While Samory I hit the scene like an earthquake with his seminal release of “Rasta Nuh Gangsta” there was another talented singer working in the shadows. In the hands of producer Rory “Stone Love” Gilligan, Kristine took on some of the heavy rhythms that have helped the Black Dub label to hit the ground running. She more than holds her one, not only succeeding to tower above the thundering rhythms with her marvelous voice but to bask in it. Not every song comes in as hard, but there are enough highlights that make this set worth having and enough to discover once you give it some room to grow. Some of the highlights for me are Key Lock, Come Home Natty and the throwback riddim on Roll It.
It took some time before I could consider Self Evident to be a part of my CD collection. The wait was more than worth it. It sounds amazing on my stereo set as I came to expect after listening to his previous releases on CD. On Self Evident, Christos leaves even more room for self-interpretation as the subject matters are more philosophical in nature making the lyrics harder to pin down. This is also the beauty of the album, as with every listen you will be able to discover a new perspective on matters of the heart and mind. As for a title, he couldn’t have picked a better one to describe the overall feeling when listening to the album. The music emanates a warm soothing quality and progresses fluidly from one track to the other before you are going to want to press repeat. It’s when you fully give in to the journey that the clever ways and subtleties in the music stand-out and reveal the true complexity of some of the rhythms. Again a true masterpiece of modern Roots Reggae of the man hailing from Washington D.C.
Once member of the Roots Reggae formation The Gladiators, Clinton Fearon decided to go solo in 1987 leaving the group who he was part of for well over 10 years. Clinton embarked on a mission to find his own sound and with the help of some local talent formed the Boogie Brown Band. Trying to add different elements rather than taking away from what shaped him as a musician, he delivers some of the life’s lessons he picked up along the way. The eclectic mix draws inspiration from Folk, Bluegrass, Swamp Blues to R&B and first stood out to me with the release of Vision. This album together with Mi Deh Ah and Goodness are pure magic and can be seen as reaching full fruition after an already impressive recording career. Songwriting and arranging has always been one of his strong suites and only seemed to have aged for the better like a strong ale after his decision to leave The Gladiators. Playing Bass, Guitar and Percussion next to writing and composing each and every song on both albums, he sets himself apart in this modern day and age.
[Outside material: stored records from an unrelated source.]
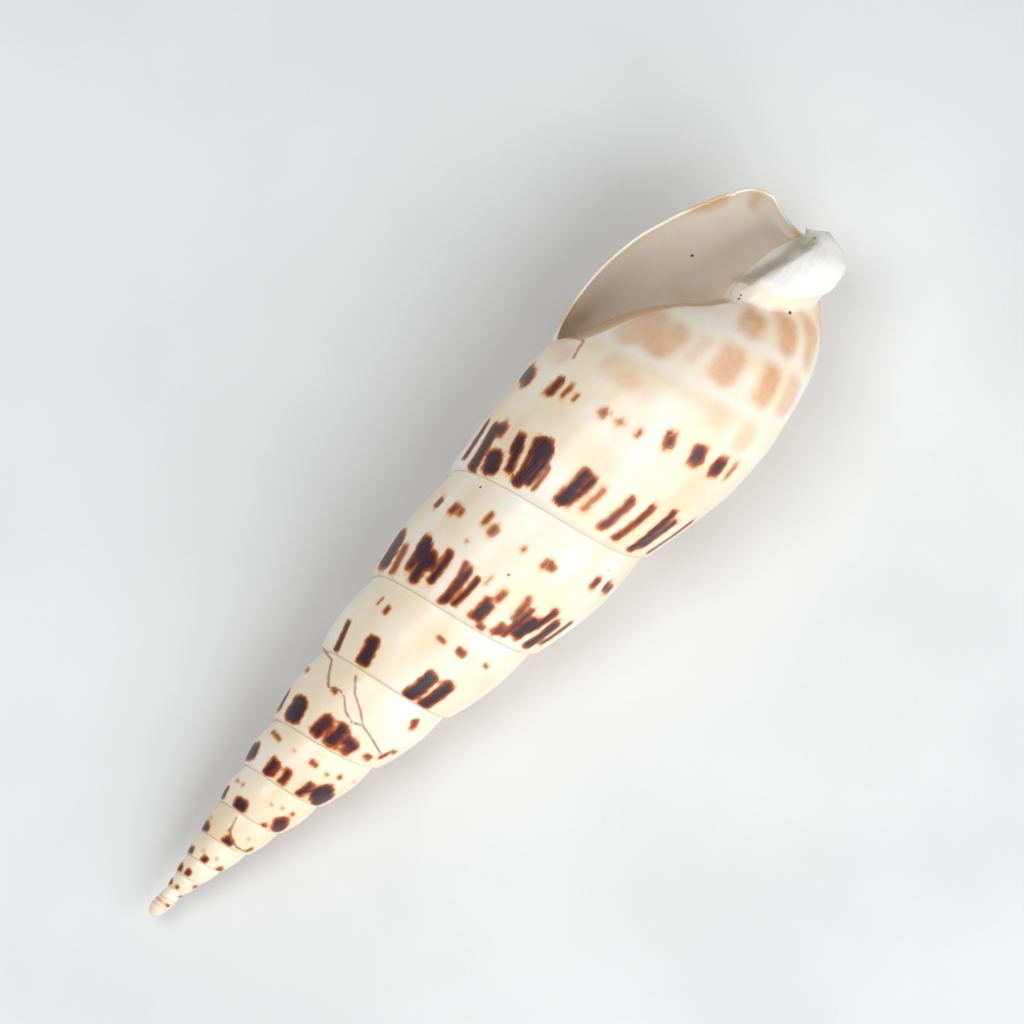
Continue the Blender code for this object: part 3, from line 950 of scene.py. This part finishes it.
def carried_values(skin, brown, tan):
    """The numbers that the materials read, for every vertex."""
    places = Places(skin)
    inner = (OLD_WALL, OLD_PILLAR)
    stains_and_shade = [mouth_box(mark) for mark in STAINS_AND_SHADE]
    return {
        "brown": pigment(places, brown, BROWN_EDGE) * suture_clearance(skin),
        "tan": pigment(places, tan, TAN_EDGE),
        "stain": pigment(places, stains_and_shade, STAIN_AND_SHADE_EDGE, as_seen),
        "break": break_distance(places),
        "depth": edge_depth(skin, places),
        "across": [vert[skin.across] for vert in skin.bm.verts],
        "old": [
            max(face[skin.zone] in inner for face in vert.link_faces) for vert in skin.bm.verts
        ],
    }


def make_shell():
    """The shell's object, the matrix that laid it down, and its specks in metres."""
    skin = grow_skin()
    brown, tan = all_boxes(Places(skin))
    refine(skin, brown)
    values = carried_values(skin, brown, tan)
    for face in skin.bm.faces:
        face.material_index = FINISHES.get(face[skin.zone], LINING)
        face.smooth = True
    specks = speck_places(skin)
    laid = lay_down(skin.bm)
    specks = [(laid @ spot * MM, size * MM, code) for spot, size, code in specks]
    bmesh.ops.scale(skin.bm, verts=skin.bm.verts, vec=(MM, MM, MM))
    mesh = bpy.data.meshes.new("shell_skin")
    skin.bm.to_mesh(mesh)
    skin.bm.free()
    for name, numbers in values.items():
        layer = mesh.attributes.new(name, "FLOAT", "POINT")
        layer.data.foreach_set("value", np.asarray(numbers, dtype=np.float32))
    shell = bpy.data.objects.new("shell_skin", mesh)
    bpy.context.scene.collection.objects.link(shell)
    return shell, laid, specks


def colour(code):
    """Linear colour from an sRGB hex value."""
    parts = [int(code[i:i + 2], 16) / 255 for i in (0, 2, 4)]
    return tuple(p / 12.92 if p <= 0.04045 else ((p + 0.055) / 1.055) ** 2.4 for p in parts) + (1.0,)


def add(tree, kind, settings=None, links=None):
    """Adds a node. Settings are its own properties or its inputs, and links feed its inputs."""
    node = tree.nodes.new("ShaderNode" + kind)
    for name, value in (settings or {}).items():
        if name == "ramp":
            while len(node.color_ramp.elements) < len(value):
                node.color_ramp.elements.new(1.0)
            for element, (place, code) in zip(node.color_ramp.elements, value):
                element.position = place
                element.color = colour(code)
        elif isinstance(name, str) and hasattr(node, name):
            setattr(node, name, value)
        else:
            node.inputs[name].default_value = value
    for name, source in (links or {}).items():
        if isinstance(source, bpy.types.Node):
            source = next(output for output in source.outputs if output.enabled)
        tree.links.new(source, node.inputs[name])
    return node


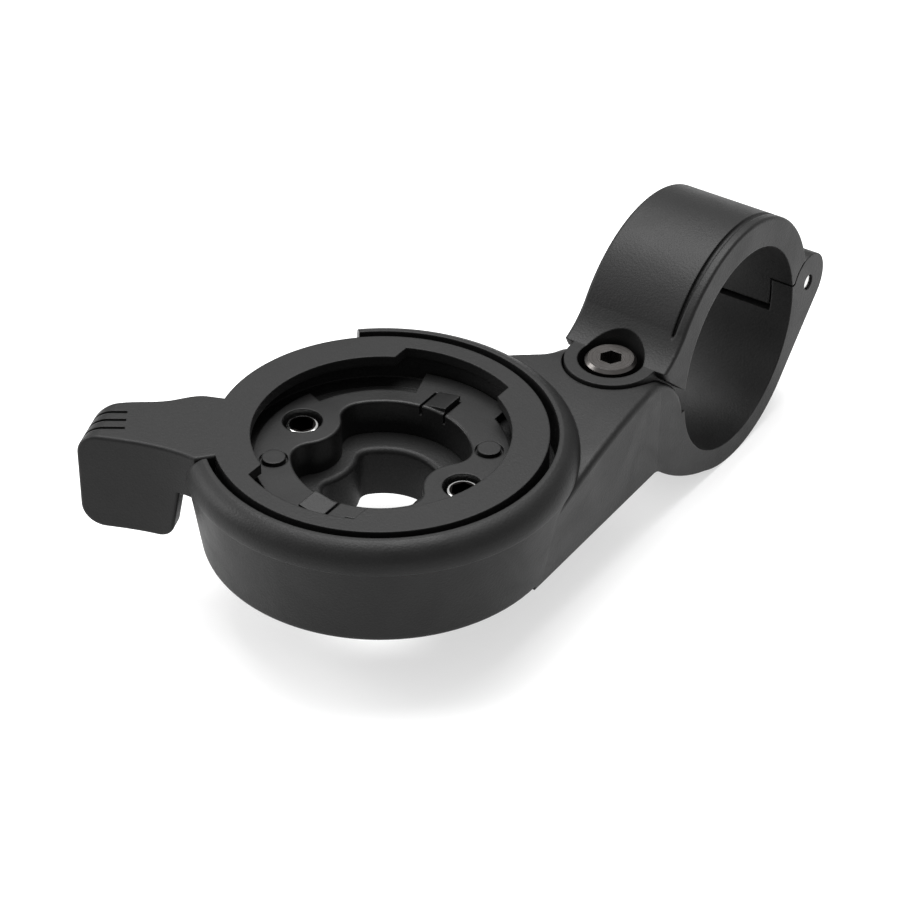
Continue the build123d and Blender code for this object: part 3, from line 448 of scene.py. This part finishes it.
class MOUNT_OT_stage(bpy.types.Operator):
    """Lay the pale floor, hang the lights and set up the camera"""
    bl_idname = "mount.stage"
    bl_label = "Stage"

    def execute(self, context):
        wish = context.scene.mount_stage
        scene = context.scene
        scene.view_settings.view_transform = "Standard"

        level = CAD_BOX[0].z - FLOOR_GAP
        signs = ((-1, -1), (1, -1), (1, 1), (-1, 1))
        corners = [(x * FLOOR_REACH, y * FLOOR_REACH, level) for x, y in signs]
        floor = bpy.data.meshes.new("floor")
        floor.from_pydata(corners, [], [(0, 1, 2, 3)])
        floor_object = bpy.data.objects.new("floor", floor)
        scene.collection.objects.link(floor_object)
        material, tree = new_material("matt white card")
        place = node(tree, "ShaderNodeTexCoord").outputs["Object"]
        fibre = node(tree, "ShaderNodeTexNoise", {
            "Vector": place, "Scale": 1 / (CARD_FIBRE * MM), "Detail": 2.0})
        bump = node(tree, "ShaderNodeBump", {
            "Height": fibre.outputs["Fac"], "Strength": 0.1,
            "Distance": CARD_RELIEF * MM})
        shade(tree, {
            "Base Color": linear("#b4b4b4"), "Roughness": 0.9, "Normal": bump.outputs[0],
            "Emission Color": linear(wish.floor), "Emission Strength": wish.floor_glow})
        floor.materials.append(material)

        world = bpy.data.worlds.new("studio")
        scene.world = world
        world.use_nodes = True
        tree = world.node_tree
        tree.nodes.clear()
        sky = node(tree, "ShaderNodeBackground", {"Color": linear("#ffffff"), "Strength": wish.sky})
        node(tree, "ShaderNodeOutputWorld", {"Surface": sky.outputs[0]})

        middle = (CAD_BOX[0] + CAD_BOX[1]) / 2
        softbox(context, "overhead", middle + OVERHEAD_PLACE, middle, OVERHEAD_WIDTH, wish.key)
        softbox(context, "left", middle + LEFT_PLACE, middle, LEFT_WIDTH, LEFT_SHARE * wish.key)

        camera = bpy.data.cameras.new("camera")
        camera.sensor_width = SENSOR_WIDTH
        camera.lens = wish.lens
        camera.clip_start = NEAR_CLIP
        camera_object = bpy.data.objects.new("camera", camera)
        camera_object.location = CAMERA_PLACE
        camera_object.rotation_euler = Euler([math.radians(angle) for angle in CAMERA_TURN])
        scene.collection.objects.link(camera_object)
        scene.camera = camera_object
        return {"FINISHED"}


class MOUNT_PT_panel(bpy.types.Panel):
    """Lists the steps and their settings"""
    bl_idname = "MOUNT_PT_panel"
    bl_label = "Mount"
    bl_space_type = "VIEW_3D"
    bl_region_type = "UI"
    bl_category = "Mount"

    def draw(self, context):
        for step in STEPS:
            self.layout.operator(step.bl_idname)
        for group in (context.scene.mount_finish, context.scene.mount_thread,
                      context.scene.mount_stage):
            for name in group.bl_rna.properties.keys():
                if name not in ("rna_type", "name"):
                    self.layout.prop(group, name)


GROUPS = {
    "mount_finish": MOUNT_PG_finish,
    "mount_thread": MOUNT_PG_thread,
    "mount_stage": MOUNT_PG_stage,
}
STEPS = (MOUNT_OT_mouldings, MOUNT_OT_clamp_metal, MOUNT_OT_receiver_metal,
         MOUNT_OT_bolt_thread, MOUNT_OT_stage)


def register():
    """Register the classes and hang the settings on the scene."""
    for item in (*GROUPS.values(), *STEPS, MOUNT_PT_panel):
        bpy.utils.register_class(item)
    for name, group in GROUPS.items():
        setattr(bpy.types.Scene, name, bpy.props.PointerProperty(type=group))


def unregister():
    """Take away what register added, in the opposite order."""
    for name in GROUPS:
        delattr(bpy.types.Scene, name)
    for item in (MOUNT_PT_panel, *reversed(STEPS), *GROUPS.values()):
        bpy.utils.unregister_class(item)


def main():
    """Finish every piece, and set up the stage."""
    register()
    bpy.ops.mount.mouldings()
    bpy.ops.mount.clamp_metal()
    bpy.ops.mount.receiver_metal()
    bpy.ops.mount.bolt_thread()
    bpy.ops.mount.stage()


if __name__ == "__main__":
    main()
“Comin’ from the country with my little guitar, I find myself between a rock and a hard place”.
“Rock and a Hard Place” tells the story of a young Clinton moving from the country side to Jamaica’s capital to pursue his dream of becoming a musician. Like many before and after him, he discovered the hardship of earning a living as a musician. It takes sheer determination, countless sacrifices and above all a deep love for music. This is something that you can feel listening to Mi Deh Yah. Clinton has become synonymous with wrapping a serious message with a catchy melody and holding it in place with some heavy vibrations. Something he has been crafting to perfection for many years. After some lessons about the sometimes hard reality of life, Clinton lightens the mood with the swinging “De Casa” taking you to along some of the places he calls his home away from home. “Focus” is a welcome half-way treat, were the band can show what it is capable of without any restrictions before they bring it home on the second half of the disc with tracks like the stunning “Are You Ready” or “Tell The World“. A natural high for a cloudy day.
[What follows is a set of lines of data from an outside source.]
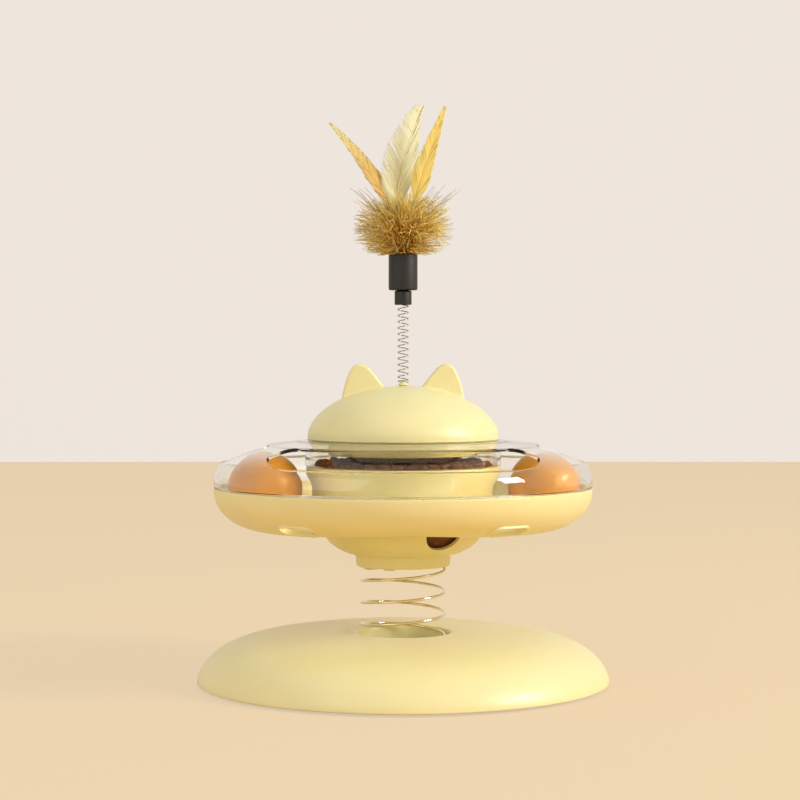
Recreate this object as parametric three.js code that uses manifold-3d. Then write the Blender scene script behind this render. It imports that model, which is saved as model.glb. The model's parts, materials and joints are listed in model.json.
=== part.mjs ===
// Cat teaser toy: a saucer on a wire spring over a weighted base.
// The saucer holds a treat bowl with a lid and a track with two balls under a clear cover.
// A thin spring on the lid carries a tuft with three feathers.
// Millimetres, +Z up, origin on the floor under the middle of the base. The front is at -Y.

import * as THREE from "three";
import { mergeVertices } from "three/addons/utils/BufferGeometryUtils.js";
import Module from "manifold-3d";

const wasm = await Module();
wasm.setup();

// Fits and roundness
const seatGap = 0.3;
const runningGap = 0.4;
const weldDistance = 1e-4;
const largeRound = 32;
const bowlRound = 28;
const mediumRound = 16;
const smallRound = 8;

// Base: dome, well for the spring, plate, ballast and feet
const baseRadius = 107.5;
const baseHeight = 26.6;
const baseFoot = 1.2;
const baseWall = 2.6;
const domeFullness = 5.5;
const domeShoulder = 1.7;
const domeSteps = 8;
const wellClearance = 1.5;
const wellWall = 2.4;
const wellLip = 1.2;
const wellFloor = 9.0;
const wellFloorWall = 2.5;
const plateBottom = 1.5;
const plateThickness = 2.2;
const plateMargin = 1.0;
const ballastInset = 7.1;
const ballastEdge = 31.5;
const ballastThickness = 5.0;
const ballastRibWidth = 1.4;
const ballastRibHeight = 2.5;
const footRadius = 8.0;
const footRecess = 0.9;
const footEdge = 27.5;
const plateScrewEdge = 19.5;
const plateBossRadius = 4.2;
const cornerCount = 4;

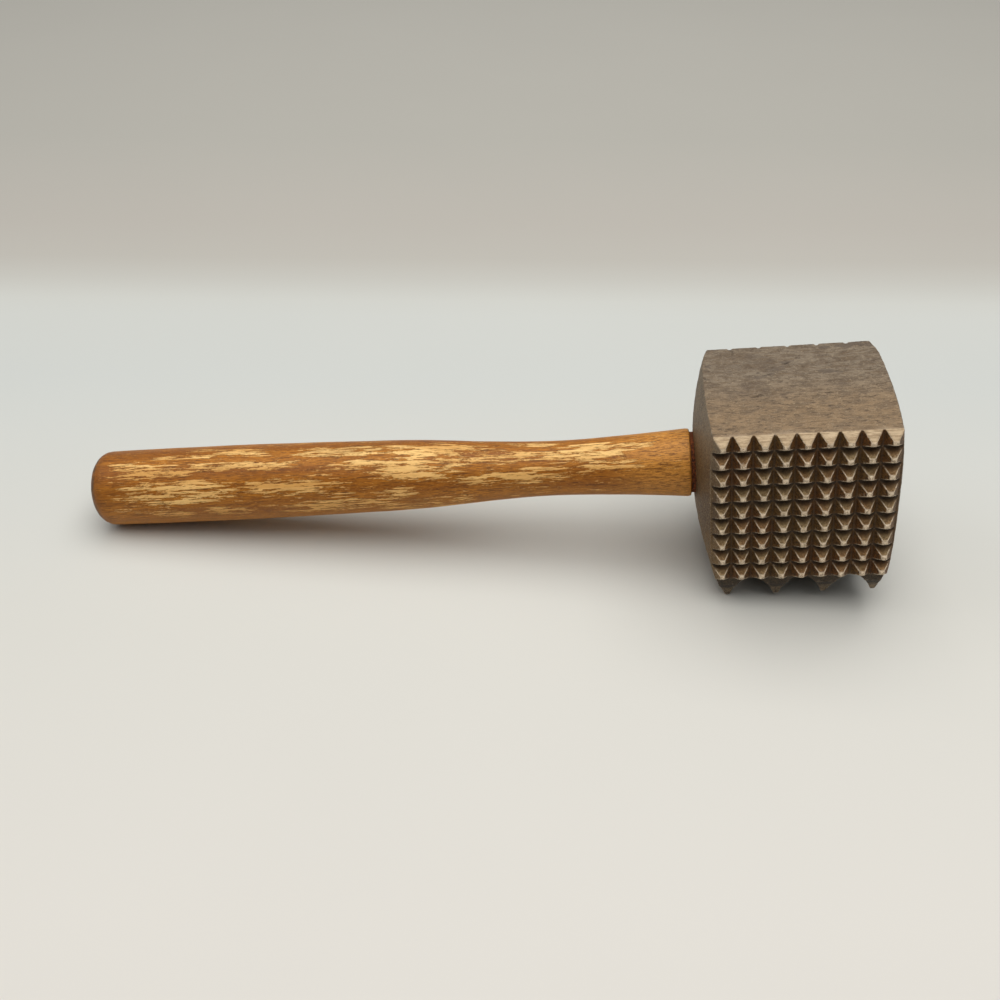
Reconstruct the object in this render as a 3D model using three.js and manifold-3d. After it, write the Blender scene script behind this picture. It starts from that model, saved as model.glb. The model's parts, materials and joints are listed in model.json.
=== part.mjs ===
// Meat tenderizer: a cast head with three toothed faces and one smooth face, on a turned wooden
// handle whose tenon is wedged in the head's eye. Millimetres, +Z up. The pieces are drawn about
// the handle's axis, X, with the head's middle at zero. The whole then leans as it lies on a table:
// the handle's butt and the nearest row of coarse teeth touch the table at z = 0.

import * as THREE from 'three';
import { mergeVertices } from 'three/addons/utils/BufferGeometryUtils.js';
import Module from 'manifold-3d';

const wasm = await Module();
wasm.setup();

// Fine teeth, on the front face (towards -Y)
const FINE_PITCH = 6.35;
const FINE_COUNT = 9;
const FINE_DEPTH = 4.1;
const FINE_TIP = 1.0;
const FINE_VALLEY = 0.35;

// Medium teeth, on the back face (towards +Y)
const MEDIUM_PITCH = 9.525;
const MEDIUM_COUNT = 6;
const MEDIUM_ROW_DEPTH = 6.3;
const MEDIUM_COLUMN_DEPTH = 6.9;
const MEDIUM_TIP = 1.2;
const MEDIUM_VALLEY = 0.5;

// Coarse teeth, on the lower face (towards -Z), with hollow flanks
const COARSE_PITCH = 15.875;
const COARSE_COUNT = 4;
const COARSE_DEPTH = 9.8;
const COARSE_TIP = 1.6;
const COARSE_COVE_FLAT = 9.4;
const COARSE_OFFSET = 0.6;
const COVE_STEPS = 7;

// How far each coarse tip is worn down: a line for each row, from the handle to the far end, and
// in it from front to back. A worn tip also slopes up towards the outside of the face.
const COARSE_WEAR = [
  [0, 0.2, 0.2, 0],
  [0.15, 0.3, 0.25, 0.2],
  [0.2, 0.3, 0.3, 0.2],
  [0.7, 0.35, 0.25, 0],
];
const WORN_TIP_SLOPE = 4;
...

Reject Badness, Inject Goodness, Begin Happiness couldn’t have come from anyone else than Clinton Fearon. Goodness as the title and cover suggest radiates positivity, but does have a serious undercurrent both in the sound and its message. This is most evident in opening track “Blame Game” which tells us to rather look at ourselves than pointing a finger at someone else and “The Hunter” that in many ways is a warning for the human race picking this earth clean to the point we have nothing left to survive. Luckily there are also some uplifting messages to be heard such as the energetic “Come By Yah”, the merry “Talk With A Friend” or strolling along the beach with “Galang” turning every frown upside down. These are just a few random picks, but I could just as well have named all of them. This album never lets down, not only in terms of the songs presented but also the crisp and detailed sound.
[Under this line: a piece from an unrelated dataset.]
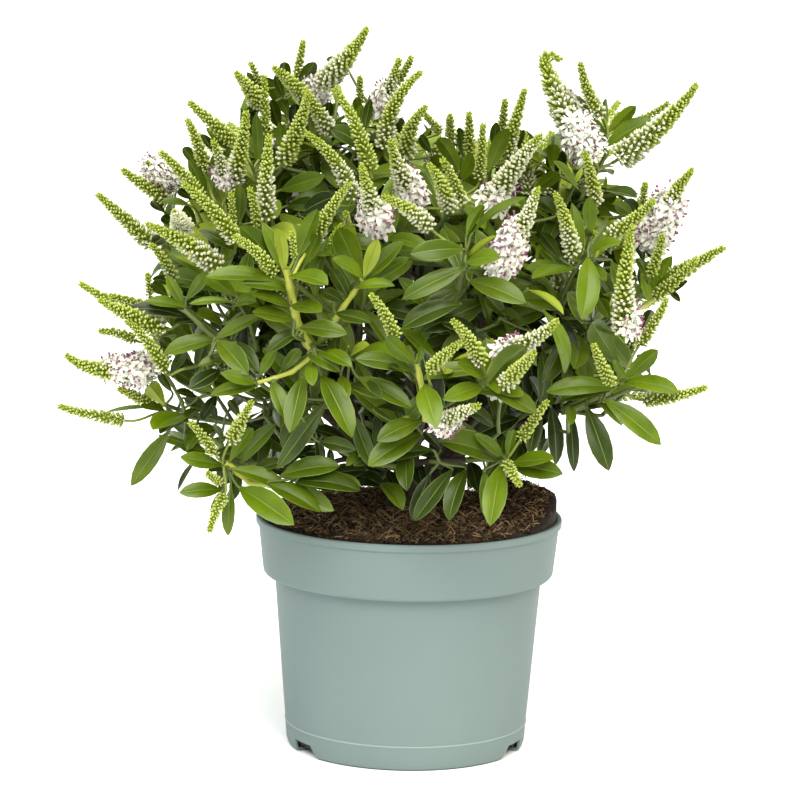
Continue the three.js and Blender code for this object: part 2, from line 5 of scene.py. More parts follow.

If you are not yet a fan of Clinton Fearon you will become after listening to his music, I’m sure of it. If you already familiar with it and thinking about buying his music, please consider buying via his own website so that all profits are going to the creators of this wonderful music directly.
I came across this CD when I was visiting a local record store which I haven’t been to in over a year. Crazy to think about it since I used to live just across the street and would visit this record store almost on a weekly basis. I came across a black tin CD case working my way through the Reggae and Dub CD section. Only after reading the title, I got a faint hint of what I could expect as I had heard it somewhere before. This cross-breed between Punk and Dub was one of Mad Professor’s first major projects after opening his Ariwa Sounds studio at Peckham, London in 1982. Like everything Mad Professor touches, it is brilliantly mixed. It being one of the first records asked to mix outside the Reggae genre, feels like he gave it is absolute best still trying to prove himself. Armed with a bag full of aural trickery every track gets the attention it deserves. The record secured his path to not only come on top as one of Reggae’s most respected Dub producers, but also venturing beyond the realms of traditional Reggae and Dub. Subsequently he worked with artists like Sade, Beastie Boys, Jamiroquai, Depeche Mode and Massive Attack. Next to the Dub mixes you are also rewarded with some extended 12 inch vocal mixes as a bonus. No stand-out tracks just a psychedelic trip through UK’s underground Reggae meets Punk scene.